Steam frozen peas (frozen are typically more nutritious than most "fresh") until tender, blend, and strain through a fine-mesh sieve to remove the skins. The sieving step matters for a smooth, easily swallowed texture.
Apple puree
Peel, core, and chop the apple. Steam or cook in a small amount of water until very soft, then blend until smooth. The natural sweetness is appealing, and the mild flavour pairs well with almost every vegetable puree once your baby has tried each ingredient on its own.
Pear puree
Even milder than apple, and naturally very smooth when ripe. For a ripe pear, you may not need to cook it at all — simply peel, remove the seeds, and blend. For firmer pears, steam briefly first. High in fibre and gentle on tiny digestive systems.
Avocado puree
No cooking required. Scoop the flesh of a ripe avocado, mash with a fork or blend, and thin with breast milk or formula if needed. Rich in healthy fats that support brain development.
Best made fresh, as it browns quickly — a squeeze of lemon slows the browning if you want to make a small batch.
Banana puree
The most convenient first food: peel and mash with a fork. No cooking, no equipment, no prep. Naturally sweet and smooth — and genuinely the one that works on the go, when you're out.
Parsnip puree
An underrated first food. Sweeter than carrot, with a slightly more complex flavour — a good way to introduce something more interesting without straying far from the sweet profile babies naturally gravitate toward.
Peel, chop, steam until very soft, and blend until smooth.
Zucchini puree
Mild, smooth, and easy to digest. Steam sliced zucchini until tender, then blend until smooth. On its own it's quite neutral — which makes it an excellent base for mixing with stronger-flavoured vegetables to help babies accept them.
Puree combinations to try, once single ingredients are established
Once you've introduced ingredients individually and confirmed there's no reaction, combinations become possible — and they're genuinely more nutritious and more interesting than any single puree alone.
- Sweet potato + apple — naturally sweet, deeply nourishing.
- Carrot + parsnip — earthy and gently sweet.
- Pea + a tiny amount of fresh mint — a real flavour introduction.
- Zucchini + pear — mild, smooth, easy.
- Butternut squash + apple — autumnal and rich.
- Sweet potato + a pinch of cinnamon — the gateway to spice.
How to batch-cook and store homemade baby food
Make large batches and freeze them in ice cube trays. Once frozen, transfer the cubes to labelled freezer bags.

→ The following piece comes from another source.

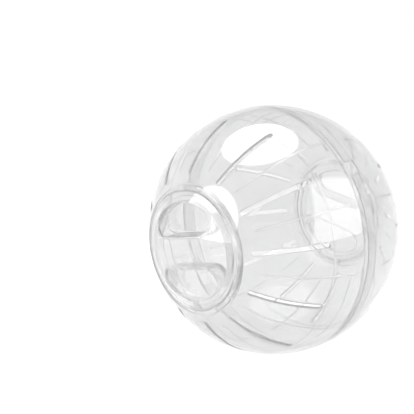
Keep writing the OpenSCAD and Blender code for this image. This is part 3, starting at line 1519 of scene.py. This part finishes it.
@dataclass
class Studio:
    """Pale floor, soft light from panels and a bright horizon, and the camera."""

    ball: BallSizes
    azimuth: float = 42.3
    elevation: float = 14.2
    distance_radii: float = 6.84
    focal_px: float = 841.0
    image_px: float = 414.0
    ball_px: Point2 = (64.9, 22.0)
    nearest: float = 0.01
    floor_radius: float = 6.0
    floor_sides: int = 96
    pale: float = 1.02
    dim: float = 0.72
    dim_from: float = 0.22
    dim_to: float = 0.42
    panels: tuple[SoftBox, ...] = (
        SoftBox((-0.21, 0.02, 0.98), 0.47, 0.47, 4.6),
        SoftBox((0.93, 0.28, 0.24), 0.45, 0.62, 2.1, round=False, roll=22.0),
        SoftBox((-0.295, -0.929, 0.237), 0.53, 0.53, 3.4),
    )

    def make(self) -> None:
        """Builds the floor, the world and the camera."""
        self._floor()
        self._world()
        self._camera()
        bpy.context.scene.view_settings.view_transform = "Standard"

    def _floor(self) -> None:
        """Adds the round floor that the ball stands on."""
        mesh = bpy.data.meshes.new("floor")
        made = bmesh.new()
        bmesh.ops.create_circle(made, cap_ends=True, radius=self.floor_radius, segments=self.floor_sides)
        bmesh.ops.translate(made, vec=(0, 0, -self.ball.ball_r * METRES), verts=made.verts[:])
        made.to_mesh(mesh)
        made.free()
        mesh.materials.append(PaleFloor().made())
        floor = bpy.data.objects.new("floor", mesh)
        bpy.context.scene.collection.objects.link(floor)

    def _world(self) -> None:
        """Builds the light all round: bright at the horizon, dimmer above, with soft panels."""
        world = bpy.data.worlds.new("studio")
        world.use_nodes = True
        bpy.context.scene.world = world
        graph = Graph(world.node_tree)
        way = graph.node("ShaderNodeTexCoord", output="Generated")
        axes = graph.node("ShaderNodeSeparateXYZ", {0: way}).beside()
        above = axes[2].eased(self.dim_from, self.dim_to)
        light = self.pale - above * (self.pale - self.dim)
        for panel in self.panels:
            light = light + panel.mask(axes)
        back = graph.node("ShaderNodeBackground", {"Color": (1.0, 1.0, 1.0, 1.0), "Strength": light})
        graph.node("ShaderNodeOutputWorld", {"Surface": back})

    def _camera(self) -> None:
        """Places the camera as the photograph shows the ball, aimed beside the ball's middle."""
        a, e = rad(self.azimuth), rad(self.elevation)
        back = Vector((math.sin(a) * math.cos(e), -math.cos(a) * math.cos(e), math.sin(e)))
        data = bpy.data.cameras.new("camera")
        data.lens = self.focal_px / self.image_px * data.sensor_width
        data.clip_start = self.nearest
        camera = bpy.data.objects.new("camera", data)
        seen = Vector((self.ball_px[0] / self.focal_px, -self.ball_px[1] / self.focal_px, -1.0))
        aim = seen.rotation_difference(Vector((0, 0, -1)))
        camera.rotation_mode = "QUATERNION"
        camera.rotation_quaternion = (-back).to_track_quat("-Z", "Y") @ aim
        camera.location = back * (self.distance_radii * self.ball.ball_r * METRES)
        bpy.context.scene.collection.objects.link(camera)
        bpy.context.scene.camera = camera


def corners(bounds: tuple[Vector, Vector]) -> list[list[float]]:
    """A box's two corners as plain lists."""
    return [list(corner) for corner in bounds]


def main() -> None:
    """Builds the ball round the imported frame, then the studio."""
    logging.basicConfig(level=logging.INFO, format="%(name)s: %(message)s")
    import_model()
    sizes = BallSizes()
    shell = ClearPlastic("clear_shell_plastic", (0.732, 0.734, 0.735), scuff=0.10, wave=6e-6, clear=0.88).made()
    # The door's copy of the clear plastic has a lighter tint than the shell's. The difference is painted light, to
    # brighten the door where its many surfaces darken it.
    door = ClearPlastic("clear_door_plastic_lightened", (0.785, 0.787, 0.788), scuff=0.12, wave=7e-6, clear=0.92).made()
    HalfShell(sizes, Facing.FRONT, "front_half", "front_shell").make(shell)
    HalfShell(sizes, Facing.REAR, "rear_half", "rear_shell").make(shell)
    TwistDoor(sizes, Facing.FRONT, "front_door", "front_cap").make(door)
    TwistDoor(sizes, Facing.REAR, "rear_door", "rear_cap").make(door)
    Studio(sizes).make()


if __name__ == "__main__":
    main()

Each cube is roughly one ounce — a perfect starting portion. Defrost overnight in the fridge, or quickly in warm water.
- Refrigerated purees — up to 3 days.
- Frozen purees — up to 3 months.
- Avocado and banana — best served fresh.
For more on safe storage timelines, the USDA's FoodKeeper guidelines are the gold standard. And always label your bags with the date and ingredient — the difference between sweet potato and butternut squash is impossible to identify once frozen.
The bottom line on first foods for baby
First purees don't need to be complicated. Start with single ingredients, use good produce, cook until soft, blend until smooth. The quality of the ingredient matters more than any technique.
These flavours become the foundation of your child's relationship with food.
Start with single ingredients.
Make them taste like something real.
First foods for baby: frequently asked questions
What is the best first food to give a baby?
Any single-ingredient vegetable or fruit puree works. Sweet potato, carrot, pea, apple, pear, and avocado are all excellent starting points. The "best" one is whatever your baby will accept — the goal is repeated exposure to real flavours, not perfection on day one.
Can I make baby food at home instead of buying it?
Absolutely. Home-prepared purees are nutritious and economical, and they let you control exactly what goes into your baby's food. A steamer basket and a blender are all you need.
How do I store homemade baby food?
Refrigerate for up to 3 days, or freeze in ice cube trays for up to 3 months. Label each bag with the date and ingredient — frozen purees look almost identical to one another.
How much puree should I give my baby at first?
Start with 1 to 2 teaspoons per meal and increase gradually. Milk remains the primary source of nutrition; solids at this stage are for learning and exploration, not for filling them up.
Should first foods be sweet vegetables or savoury?
Mix it up. Babies naturally prefer sweet flavours, but research suggests early exposure to a range of tastes — including savoury greens like pea and zucchini — supports more adventurous eating later. Don't only offer the sweetest options.
Do I need to introduce vegetables before fruit?
There's no strong evidence that the order matters. What matters is variety, repeated exposure (sometimes 8 to 10 tries before acceptance), and a relaxed approach. Offer both.
How long do I need to wait between introducing new foods?
Two to three days is the standard recommendation. It gives you time to identify any reaction before the next new food is introduced.